Given data
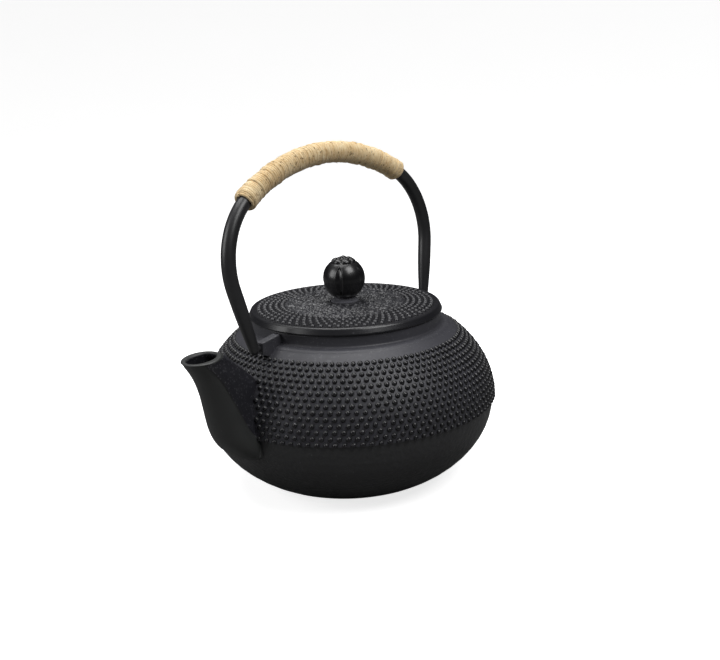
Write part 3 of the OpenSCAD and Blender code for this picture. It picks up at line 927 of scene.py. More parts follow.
        height = np.array([p.center[2] for p in piece.data.polygons])
        on_flank &= height > self.belly_z
        bore = row.min(1) >= len(rings) - self.bore_rings
        piece.data.polygons.foreach_set("material_index", (on_flank | bore).astype(np.int32))
        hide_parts("spout")

    def add_lip(self, rings: list[np.ndarray], nose_n: int, flank_n: int) -> list[np.ndarray]:
        """Adds the rounded lip and the bore inside it to the stack of half rings.

        Args:
            rings: Half rings of the outside, from the bottom up.
            nose_n: Points on the nose of each ring.
            flank_n: Points on the flank of each ring.

        Returns:
            The whole stack.
        """
        count = nose_n + flank_n
        rim = self.cut_outline(0.0, 0.0)
        hole_x, hole_y, edge = 8.2 * MM, 6.3 * MM, 0.7 * MM
        tilt = math.tan(math.radians(self.lip_tilt))
        top = self.spread_along(rim, count)
        angle = np.arctan2(top[:, 1], top[:, 0] + self.lip_x)

        def oval(share: float, sink: float) -> np.ndarray:
            """A ring between the lip's outer circle and its hole."""
            rx, ry = self.lip_r + (hole_x - self.lip_r) * share, self.lip_r + (hole_y - self.lip_r) * share
            x = -self.lip_x + rx * np.cos(angle)
            return np.stack([x, ry * np.sin(angle), self.lip_z - sink + (x + self.lip_x) * tilt], 1)

        stack = list(rings)
        for part in (15, 40, 65, 90):
            a = math.radians(part)
            stack.append(oval((1 - math.cos(a)) * 0.22, edge * (1 - math.sin(a))))
        stack += [oval(0.5, -0.02 * MM), oval(0.78, 0.0)]
        for part in (90, 60, 30, 5):
            a = math.radians(part)
            stack.append(oval(1.0 - 0.2 * math.sin(a) * (part > 5), edge * (1 - math.sin(a))))
        outside = len(stack)
        for drop in np.concatenate([np.linspace(1.6, 9, 10), np.linspace(11, 47, 22)]) * MM:
            inner = self.spread_along(self.cut_outline(drop, self.wall), count)
            share = float(np.clip(1 - drop / (8 * MM), 0, 1))
            x_mid = (inner[:, 0].min() + inner[:, 0].max()) / 2
            wide, long = max(np.abs(inner[:, 1]).max(), MM), max(np.ptp(inner[:, 0]) / 2, MM)
            at = np.arctan2(inner[:, 1] / wide, (inner[:, 0] - x_mid) / long)
            hole = np.stack([-self.lip_x + hole_x * np.cos(at), hole_y * np.sin(at), inner[:, 2]], 1)
            stack.append(inner + (hole - inner) * share)
        self.bore_rings = len(stack) - outside + 1
        return stack

    def build_lugs(self, finish: bpy.types.Material) -> None:
        """Makes the rough, rounded lug on each side of the neck.

        Args:
            finish: The lugs' finish.
        """
        root = self.neck_r - 0.8 * MM
        low = float(self.surface_z(self.lug_foot)) - 1.2 * MM
        outline = [
            (root, low), (self.lug_foot, low), (self.lug_foot, low + 1.2 * MM), (self.lug_reach, self.lug_end_low),
            (self.lug_reach, self.lug_end_top), (self.neck_r + 2 * MM, self.lug_top), (root, self.lug_top),
        ]
        edge = self.round_outline(np.array(outline), 1.1 * MM, 96)
        middle = edge.mean(0)
        rings = []
        for turn in np.radians([0, 15, 30, 45, 60, 75, 90]):
            rings.append((self.lug_half - 0.8 * MM * (1 - math.sin(turn)), 0.8 * MM * (1 - math.cos(turn)), 1.0))
        flat = [(self.lug_half, 0.8 * MM, share) for share in (0.86, 0.72, 0.58, 0.44, 0.3, 0.16, 0.02)]
        side = [(y, inset, share) for y, inset, share in rings + flat]
        body = [(y, 0.0, 1.0) for y in np.linspace(-0.55, 0.55, 7) * self.lug_half]
        sections = [(-y, inset, share) for y, inset, share in side[::-1]] + body + side
        normal = np.gradient(np.vstack([edge[-1:], edge, edge[:1]]), axis=0)[1:-1]
        normal = np.stack([normal[:, 1], -normal[:, 0]], 1) / np.linalg.norm(normal, axis=1, keepdims=True)
        parts = []
        for way in (1, -1):
            points = []
            for y, inset, share in sections:
                ring = middle + (edge - normal * inset - middle) * share
                points.append(np.stack([ring[:, 0] * way, np.full(len(ring), y), ring[:, 1]], 1))
            every = np.concatenate(points)
            centre = np.array([middle[0] * way, 0.0, middle[1]])
            away = every - centre
            away /= np.linalg.norm(away, axis=1, keepdims=True)
            rough = ripple(every, 1.3 * MM, 3.0) * 0.14 * MM + ripple(every, 0.6 * MM, 4.0) * 0.06 * MM + 0.12 * MM
            parts.append((every + away * rough[:, None], grid_faces(len(sections), len(edge))))
        points, faces = join(parts)
        marks = {"crown": np.zeros(len(points))}
        piece = make_piece("bail_lugs", points, faces, finish, Body.POT, Slot.POT_IRON, marks=marks)
        tidy_seams(piece, 0.005 * MM)

    def surface_z(self, radius: float) -> float:
        """Height of the upper half's surface at a radius."""
        return self.belly_z + self.rise() * math.sqrt(1 - (radius / self.belly_r) ** 2)

    def round_outline(self, corners: np.ndarray, radius: float, count: int) -> np.ndarray:
        """Rounds the corners of a closed outline and spaces its points evenly.

        Args:
            corners: The outline's corners.
            radius: How far from a corner the rounding starts.
            count: Number of points in the result.

        Returns:
            The rounded outline.
        """
        points = []
        for k, corner in enumerate(corners):
            before, after = corners[k - 1], corners[(k + 1) % len(corners)]
            reach_in = min(radius, np.linalg.norm(before - corner) * 0.45)
            reach_out = min(radius, np.linalg.norm(after - corner) * 0.45)
            start = corner + (before - corner) / np.linalg.norm(before - corner) * reach_in
            end = corner + (after - corner) / np.linalg.norm(after - corner) * reach_out
            for t in np.linspace(0, 1, 9):
                points.append((1 - t) ** 2 * start + 2 * t * (1 - t) * corner + t * t * end)
        loop = np.array(points + [points[0]])
        run = np.concatenate([[0], np.cumsum(np.linalg.norm(np.diff(loop, axis=0), axis=1))])
        at = np.linspace(0, run[-1], count, endpoint=False)
        return np.stack([np.interp(at, run, loop[:, k]) for k in range(2)], 1)

    def build_neck(self, finish: bpy.types.Material) -> None:
        """Makes the neck's outer skin, with its rounded top edge and the fillet at its foot.

        Args:
            finish: The skin's finish.
        """
        profile = [
            (50.2, 95.70), (51.6, 95.80), (52.5, 95.82), (53.0, 95.72), (53.28, 95.45), (53.36, 95.1), (53.34, 94.0),
            (53.34, 92.0), (53.36, 90.6), (53.5, 90.0), (53.8, 89.6), (54.3, 89.38), (55.0, 89.28), (56.2, 89.06),
            (56.9, 88.9), (57.3, 88.72), (57.8, 88.36), (58.3, 87.9), (58.8, 87.35),
        ]
        points, quads = revolve([(r * MM, z * MM) for r, z in profile], 320)
        marks = {"crown": np.zeros(len(points))}
        make_piece("neck_skin", points, [q[::-1] for q in quads], finish, Body.POT, Slot.POT_IRON, marks=marks)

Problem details
Reproduce the material above exactly; please quote every line of it.

Problem solution
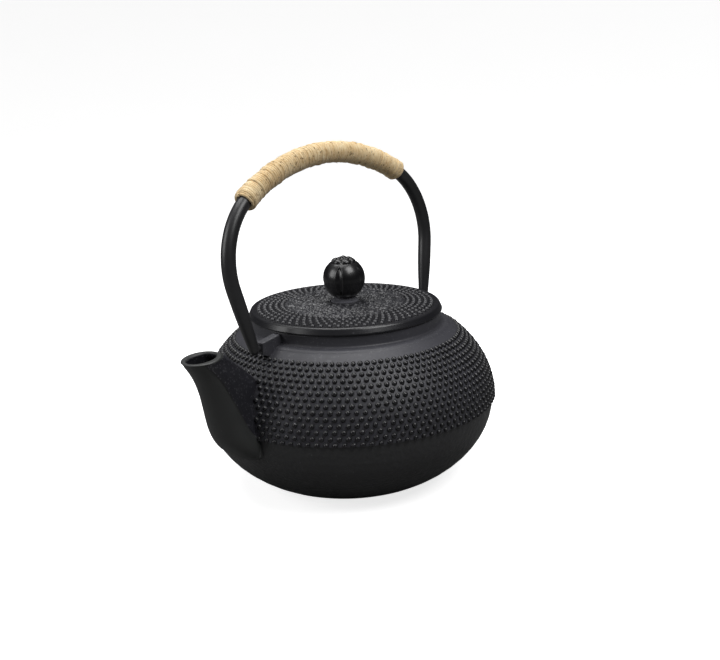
Write part 3 of the OpenSCAD and Blender code for this picture. It picks up at line 927 of scene.py. More parts follow.
        height = np.array([p.center[2] for p in piece.data.polygons])
        on_flank &= height > self.belly_z
        bore = row.min(1) >= len(rings) - self.bore_rings
        piece.data.polygons.foreach_set("material_index", (on_flank | bore).astype(np.int32))
        hide_parts("spout")

    def add_lip(self, rings: list[np.ndarray], nose_n: int, flank_n: int) -> list[np.ndarray]:
        """Adds the rounded lip and the bore inside it to the stack of half rings.

        Args:
            rings: Half rings of the outside, from the bottom up.
            nose_n: Points on the nose of each ring.
            flank_n: Points on the flank of each ring.

        Returns:
            The whole stack.
        """
        count = nose_n + flank_n
        rim = self.cut_outline(0.0, 0.0)
        hole_x, hole_y, edge = 8.2 * MM, 6.3 * MM, 0.7 * MM
        tilt = math.tan(math.radians(self.lip_tilt))
        top = self.spread_along(rim, count)
        angle = np.arctan2(top[:, 1], top[:, 0] + self.lip_x)

        def oval(share: float, sink: float) -> np.ndarray:
            """A ring between the lip's outer circle and its hole."""
            rx, ry = self.lip_r + (hole_x - self.lip_r) * share, self.lip_r + (hole_y - self.lip_r) * share
            x = -self.lip_x + rx * np.cos(angle)
            return np.stack([x, ry * np.sin(angle), self.lip_z - sink + (x + self.lip_x) * tilt], 1)

        stack = list(rings)
        for part in (15, 40, 65, 90):
            a = math.radians(part)
            stack.append(oval((1 - math.cos(a)) * 0.22, edge * (1 - math.sin(a))))
        stack += [oval(0.5, -0.02 * MM), oval(0.78, 0.0)]
        for part in (90, 60, 30, 5):
            a = math.radians(part)
            stack.append(oval(1.0 - 0.2 * math.sin(a) * (part > 5), edge * (1 - math.sin(a))))
        outside = len(stack)
        for drop in np.concatenate([np.linspace(1.6, 9, 10), np.linspace(11, 47, 22)]) * MM:
            inner = self.spread_along(self.cut_outline(drop, self.wall), count)
            share = float(np.clip(1 - drop / (8 * MM), 0, 1))
            x_mid = (inner[:, 0].min() + inner[:, 0].max()) / 2
            wide, long = max(np.abs(inner[:, 1]).max(), MM), max(np.ptp(inner[:, 0]) / 2, MM)
            at = np.arctan2(inner[:, 1] / wide, (inner[:, 0] - x_mid) / long)
            hole = np.stack([-self.lip_x + hole_x * np.cos(at), hole_y * np.sin(at), inner[:, 2]], 1)
            stack.append(inner + (hole - inner) * share)
        self.bore_rings = len(stack) - outside + 1
        return stack

    def build_lugs(self, finish: bpy.types.Material) -> None:
        """Makes the rough, rounded lug on each side of the neck.

        Args:
            finish: The lugs' finish.
        """
        root = self.neck_r - 0.8 * MM
        low = float(self.surface_z(self.lug_foot)) - 1.2 * MM
        outline = [
            (root, low), (self.lug_foot, low), (self.lug_foot, low + 1.2 * MM), (self.lug_reach, self.lug_end_low),
            (self.lug_reach, self.lug_end_top), (self.neck_r + 2 * MM, self.lug_top), (root, self.lug_top),
        ]
        edge = self.round_outline(np.array(outline), 1.1 * MM, 96)
        middle = edge.mean(0)
        rings = []
        for turn in np.radians([0, 15, 30, 45, 60, 75, 90]):
            rings.append((self.lug_half - 0.8 * MM * (1 - math.sin(turn)), 0.8 * MM * (1 - math.cos(turn)), 1.0))
        flat = [(self.lug_half, 0.8 * MM, share) for share in (0.86, 0.72, 0.58, 0.44, 0.3, 0.16, 0.02)]
        side = [(y, inset, share) for y, inset, share in rings + flat]
        body = [(y, 0.0, 1.0) for y in np.linspace(-0.55, 0.55, 7) * self.lug_half]
        sections = [(-y, inset, share) for y, inset, share in side[::-1]] + body + side
        normal = np.gradient(np.vstack([edge[-1:], edge, edge[:1]]), axis=0)[1:-1]
        normal = np.stack([normal[:, 1], -normal[:, 0]], 1) / np.linalg.norm(normal, axis=1, keepdims=True)
        parts = []
        for way in (1, -1):
            points = []
            for y, inset, share in sections:
                ring = middle + (edge - normal * inset - middle) * share
                points.append(np.stack([ring[:, 0] * way, np.full(len(ring), y), ring[:, 1]], 1))
            every = np.concatenate(points)
            centre = np.array([middle[0] * way, 0.0, middle[1]])
            away = every - centre
            away /= np.linalg.norm(away, axis=1, keepdims=True)
            rough = ripple(every, 1.3 * MM, 3.0) * 0.14 * MM + ripple(every, 0.6 * MM, 4.0) * 0.06 * MM + 0.12 * MM
            parts.append((every + away * rough[:, None], grid_faces(len(sections), len(edge))))
        points, faces = join(parts)
        marks = {"crown": np.zeros(len(points))}
        piece = make_piece("bail_lugs", points, faces, finish, Body.POT, Slot.POT_IRON, marks=marks)
        tidy_seams(piece, 0.005 * MM)

    def surface_z(self, radius: float) -> float:
        """Height of the upper half's surface at a radius."""
        return self.belly_z + self.rise() * math.sqrt(1 - (radius / self.belly_r) ** 2)

    def round_outline(self, corners: np.ndarray, radius: float, count: int) -> np.ndarray:
        """Rounds the corners of a closed outline and spaces its points evenly.

        Args:
            corners: The outline's corners.
            radius: How far from a corner the rounding starts.
            count: Number of points in the result.

        Returns:
            The rounded outline.
        """
        points = []
        for k, corner in enumerate(corners):
            before, after = corners[k - 1], corners[(k + 1) % len(corners)]
            reach_in = min(radius, np.linalg.norm(before - corner) * 0.45)
            reach_out = min(radius, np.linalg.norm(after - corner) * 0.45)
            start = corner + (before - corner) / np.linalg.norm(before - corner) * reach_in
            end = corner + (after - corner) / np.linalg.norm(after - corner) * reach_out
            for t in np.linspace(0, 1, 9):
                points.append((1 - t) ** 2 * start + 2 * t * (1 - t) * corner + t * t * end)
        loop = np.array(points + [points[0]])
        run = np.concatenate([[0], np.cumsum(np.linalg.norm(np.diff(loop, axis=0), axis=1))])
        at = np.linspace(0, run[-1], count, endpoint=False)
        return np.stack([np.interp(at, run, loop[:, k]) for k in range(2)], 1)

    def build_neck(self, finish: bpy.types.Material) -> None:
        """Makes the neck's outer skin, with its rounded top edge and the fillet at its foot.

        Args:
            finish: The skin's finish.
        """
        profile = [
            (50.2, 95.70), (51.6, 95.80), (52.5, 95.82), (53.0, 95.72), (53.28, 95.45), (53.36, 95.1), (53.34, 94.0),
            (53.34, 92.0), (53.36, 90.6), (53.5, 90.0), (53.8, 89.6), (54.3, 89.38), (55.0, 89.28), (56.2, 89.06),
            (56.9, 88.9), (57.3, 88.72), (57.8, 88.36), (58.3, 87.9), (58.8, 87.35),
        ]
        points, quads = revolve([(r * MM, z * MM) for r, z in profile], 320)
        marks = {"crown": np.zeros(len(points))}
        make_piece("neck_skin", points, [q[::-1] for q in quads], finish, Body.POT, Slot.POT_IRON, marks=marks)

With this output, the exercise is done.